◆ **Required work**
Return verbatim everything from the first line through the line that contains "return place, ((1", and stop there.
= = =
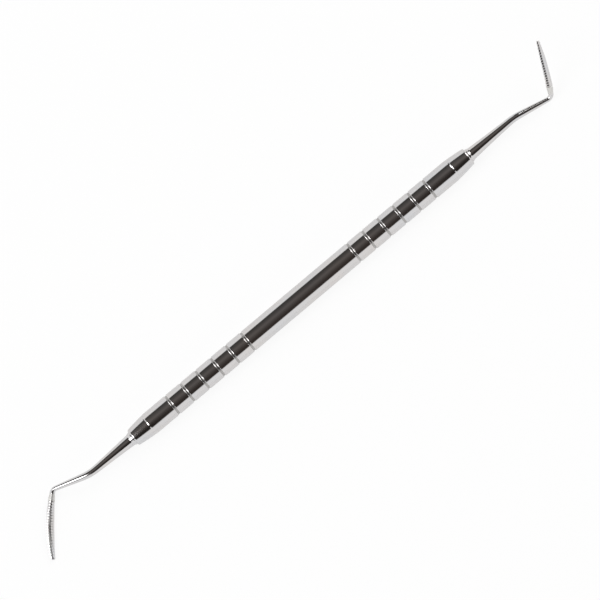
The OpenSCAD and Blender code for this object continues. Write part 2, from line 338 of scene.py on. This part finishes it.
def turn_stations(corner, before, after, radius, steps):
    """Places and directions round a bend at a corner."""
    across = (after - before.dot(after) * before).normalized()
    angle = math.acos(before.dot(after))
    start = corner - radius * math.tan(angle / 2) * before
    for i in range(steps + 1):
        a = angle * i / steps
        yield (start + radius * math.sin(a) * before + radius * (1 - math.cos(a)) * across,
               math.cos(a) * before + math.sin(a) * across)


def blade_place(root, out, tip, t):
    """Place and direction on the blade's gently bowed centreline."""
    bend = root + out * (tip - root).length / 2
    place = (1 - t) ** 2 * root + 2 * t * (1 - t) * bend + t * t * tip
    return place, ((1 - t) * (bend - root) + t * (tip - bend)).normalized()


# Rings along the foot, the straight shank, its first bend, the knee and the neck
FOOT_RINGS, SHANK_RINGS, BEND_RINGS, KNEE_RINGS, NECK_RINGS = 8, 12, 16, 24, 12
# How much of the narrowing falls in the full-width stretch, and how late the rest comes
FULL_LOSS, TAPER_EASE = 0.12, 1.15
# How early the shank thins
SHANK_EASE = 1.35
# Growth from the round knee to the blade: where it starts, over how much of the knee, how far the width
# has come there, and how much of the bevelled section shows
GROW_FROM, GROW_OVER, KNEE_GROWTH, KNEE_LEAF = 0.55, 0.9, 0.45, 0.3


def taper(t, full_share):
    """How far the blade has narrowed, from its shoulder to its tip."""
    if t < full_share:
        return FULL_LOSS * t / full_share
    return mix(FULL_LOSS, 1, ((t - full_share) / (1 - full_share)) ** TAPER_EASE)


# One tooth: fractions of its pitch, and how deep the surface is cut there
TOOTH = ((0, 1), (0.04, 0.9), (0.12, 0.4), (0.18, 0.03), (0.3, 0), (0.42, 0.03), (0.7, 0.5), (0.96, 0.95))
# Fraction of a pitch before the first gap, and the share of the gaps' depth that is left at the tip
TOOTH_LEAD, TIP_GAP = 0.1, 0.75
# Pitches kept for the tip past the last tooth, how many of them its rounding takes, and where the rings
# of the rounding lie, in degrees round it
TIP_PITCHES, TIP_ROUND, TIP_ANGLES = 0.5, 0.8, range(10, 90, 10)
# The second cut: from which height of the section it shows and over how much more it reaches its depth,
# how narrow it is, the share of the blade over which it starts, and the share of its depth at the tip
FACE_FROM, FACE_OVER, CROSS_NARROW, CROSS_START, CROSS_TIP = 0.55, 0.4, 2.6, 0.05, 0.5
# The satin finish starts over the first part of the neck: how many times faster than the neck is long
SATIN_START = 4


def direction(heading, lift):
    return Vector((math.cos(lift) * math.cos(heading), math.cos(lift) * math.sin(heading), math.sin(lift)))


def end_stations(ends, shape):
    """Every ring of one end, from the tang's end to the blade's tip."""
    axis = Vector((1, 0, 0))
    bend = Vector((shape.bend_at, 0, 0))
    knee = Vector((shape.knee_at, -shape.knee_off, -shape.knee_drop))
    slope = (knee - bend).normalized()
    tip = knee + ends.blade * direction(shape.heading, shape.lift)
    out = direction(shape.heading - shape.bow, shape.lift + shape.arch)
    bend_arc = list(turn_stations(bend, axis, slope, ends.bend_radius, BEND_RINGS))
    knee_arc = list(turn_stations(knee, slope, out, ends.knee_radius, KNEE_RINGS))
    root = knee_arc[-1][0]
    lead = (root - knee).length
    shoulder = (shape.neck - lead) / (ends.blade - lead)
    teeth = math.floor((ends.blade - shape.neck) / shape.pitch)
    tooth_step = (1 - shoulder) / (teeth + TIP_PITCHES)
    slant = math.tan(ends.slant)
    wide, thick = ends.width * shape.size, ends.thickness * shape.size
    first_wide = wide * shape.start
    tip_wide, tip_thick = ends.tip_width * shape.size, ends.tip_thickness * shape.size

    def round_ring(x, radius):
        return Station(Vector((x, 0, 0)), axis, radius, radius)

    rings = [round_ring(-ends.tang_length, ends.tang / 2 - ends.tang_chamfer),
             round_ring(-ends.tang_length + ends.tang_chamfer, ends.tang / 2),
             round_ring(0, ends.tang / 2), round_ring(0, ends.foot / 2)]
    for i in range(FOOT_RINGS + 1):
        t = i / FOOT_RINGS
        rings.append(round_ring(mix(ends.foot_land, ends.foot_length, t),
                                mix(ends.foot, ends.root, 1 - (1 - t) ** 2) / 2))

    bend_length = bend_arc[-1][0].length - ends.foot_length
    bend_start = bend_arc[0][0].x
    straight = [(Vector((mix(ends.foot_length, bend_start, i / SHANK_RINGS), 0, 0)), axis)
                for i in range(1, SHANK_RINGS)]
    for place, along in straight + bend_arc:
        t = (place.length - ends.foot_length) / bend_length
        radius = mix(ends.root, ends.waist, 1 - (1 - t) ** SHANK_EASE) / 2
        rings.append(Station(place, along, radius, radius))

    def grown_ring(place, along, grow, leafy, twist, slope=0.0, satin=0.0):
        """A section between the round knee and the blade's first tooth."""
        return Station(place, along, mix(ends.knee, first_wide, grow) / 2, mix(ends.knee, thick, grow) / 2,
                       leafy, twist, slope, satin=satin)

    for i, (place, along) in enumerate(knee_arc):
        t = i / (len(knee_arc) - 1)
        grow = smooth((t - GROW_FROM) / GROW_OVER) * KNEE_GROWTH
        rings.append(grown_ring(place, along, grow, smooth(t * 2 - 1) * KNEE_LEAF, shape.twist * smooth(t)))
    for i in range(1, NECK_RINGS + 1):
        t = i / NECK_RINGS
        grow = mix(smooth((1 - GROW_FROM) / GROW_OVER) * KNEE_GROWTH, 1, smooth(t))
        place, along = blade_place(root, out, tip, shoulder * t)
        rings.append(grown_ring(place, along, grow, mix(KNEE_LEAF, 1, smooth(t)), shape.twist, slant * t,
                                smooth(SATIN_START * t)))

    blade_reach = (tip - root).length

    def cross_cut(distance, half_width, strength):
        """The second cut, at its own slant, on the broad faces only."""
        def depth_at(p):
            run = (distance + p.x * half_width * (math.tan(ends.cross_slant) - slant)) / ends.cross_pitch
            on_face = smooth((abs(p.y) - FACE_FROM) / FACE_OVER)
            return ends.cross_depth * strength * on_face * smooth(1 - CROSS_NARROW * abs(run % 1 - 0.5))
        return depth_at

    for i in range(teeth):
        for fraction, depth in TOOTH:
            t = (i + TOOTH_LEAD + fraction) * tooth_step / (1 - shoulder)
            whole = mix(shoulder, 1, t)
            place, along = blade_place(root, out, tip, whole)
            cut = ends.depth * depth * mix(1, TIP_GAP, t)
            here = mix(first_wide, wide, smooth(t / ends.swell))
            half_width = mix(here, tip_wide, taper(t, ends.full_share)) / 2
            strength = smooth(t / CROSS_START) * mix(1, CROSS_TIP, t)
            # The gap's depth sets the painted shade in it, darkest along the end's dark line
            rings.append(Station(place, along, half_width - cut, mix(thick, tip_thick, t) / 2 - cut, 1,
                                 shape.twist, slant, cross_cut(whole * blade_reach, half_width, strength),
                                 gap=depth, dark_line=shape.dark_line))
    for angle in TIP_ANGLES:
        shrink = math.cos(math.radians(angle))
        t = mix(1 - TIP_ROUND * tooth_step, 1, math.sin(math.radians(angle)))
        place, along = blade_place(root, out, tip, t)
        rings.append(Station(place, along, tip_wide / 2 * shrink, tip_thick / 2 * shrink, 1,
                             shape.twist, slant * shrink))
    return rings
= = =
◆ **The completed task**
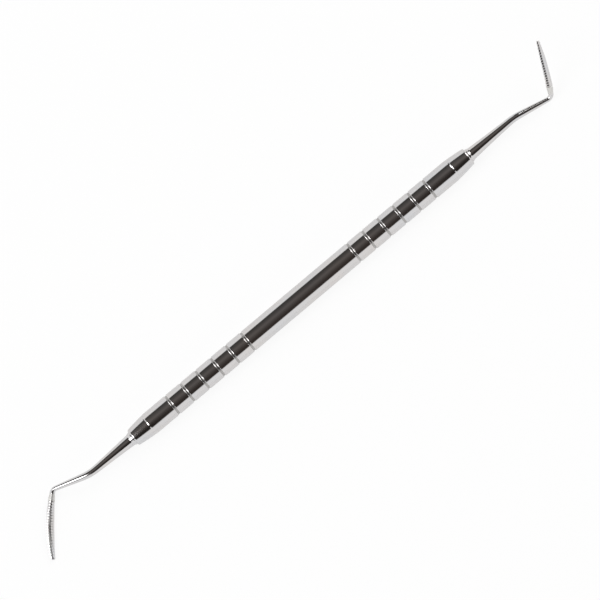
The OpenSCAD and Blender code for this object continues. Write part 2, from line 338 of scene.py on. This part finishes it.
def turn_stations(corner, before, after, radius, steps):
    """Places and directions round a bend at a corner."""
    across = (after - before.dot(after) * before).normalized()
    angle = math.acos(before.dot(after))
    start = corner - radius * math.tan(angle / 2) * before
    for i in range(steps + 1):
        a = angle * i / steps
        yield (start + radius * math.sin(a) * before + radius * (1 - math.cos(a)) * across,
               math.cos(a) * before + math.sin(a) * across)


def blade_place(root, out, tip, t):
    """Place and direction on the blade's gently bowed centreline."""
    bend = root + out * (tip - root).length / 2
    place = (1 - t) ** 2 * root + 2 * t * (1 - t) * bend + t * t * tip
    return place, ((1 - t) * (bend - root) + t * (tip - bend)).normalized()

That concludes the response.